Lim and Bagrie are also constantly seeking out new ways to minimize waste— or rather make maximum use of it. A “cow composting system” is set up for their small herd of cattle. Their waste is collected on straw after harvest; over time, that gets composted and is then used in their market garden.
Leftover garden produce becomes food for the cows. They’re experimenting with turning chicken manure into liquid fertilizer to feed arable crops. They also set up an on-farm abbatoir to compost carcass waste that is used when native trees are planted on the property.
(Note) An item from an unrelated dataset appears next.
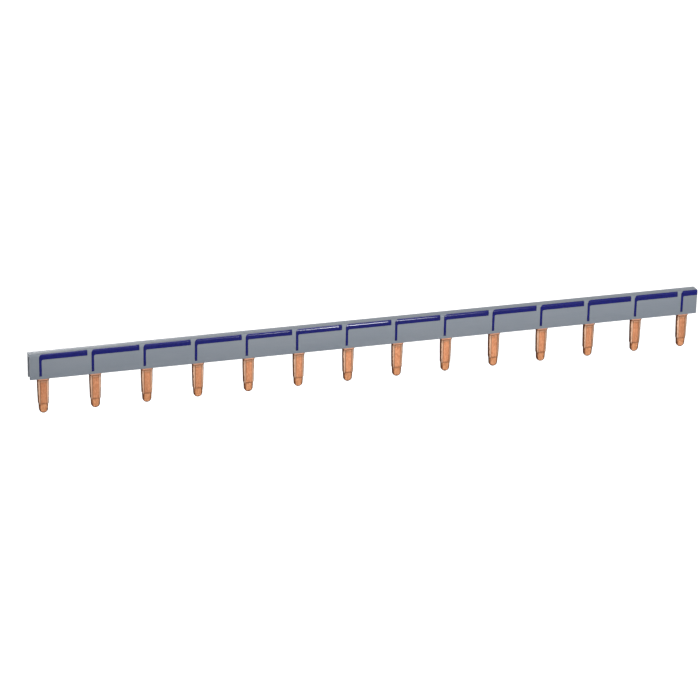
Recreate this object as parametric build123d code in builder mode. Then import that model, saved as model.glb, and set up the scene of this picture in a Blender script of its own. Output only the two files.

Royalburn is home to roughly 4,000 ewes and produces over 100 tonnes of lamb meat annually. Over 5,000 lay hens produce nearly 1.5 million eggs each year and 100 bee hives make several tonnes of honey. It also produces 700 to 800 tonnes of grains and seeds.

How their farm impacts the New Zealand food industry
A 1.6-hectare market garden stocks its farm shop, which is open to the public seven days a week in nearby Arrowtown. They offer fresh produce, charcuterie, eggs, honey and wool products to visitors. “It’s enough food to feed tens of thousands of people,” says Lim. They are now also open for tours, and available for wedding venue bookings.
Seventy percent of the farm’s products are sold to restaurants and cafés in nearby Queenstown, Wānaka and the Central Otago region. The remaining 30 percent goes to grocery stores. The Amisfield winery, in Queenstown, is one establishment that buys Royalburn meat.
Head chef Vaughan Mabee “pushes the boat out,” Lim says. “He’ll get people to try different parts of the animal that they’re not used to.” Muttonbird in Wānaka is another restaurant working with Royalburn meat. “They take our lamb neck and lamb tongue and create the most amazing dishes out of it,” she says. “It blows people’s minds.”
In the early days, Lim was calling up chefs to encourage them to try her farm’s products. That’s no longer the case. “There are not really any other farms that have the diversification that we do,” she says. The farm-to-plate model certainly helps too.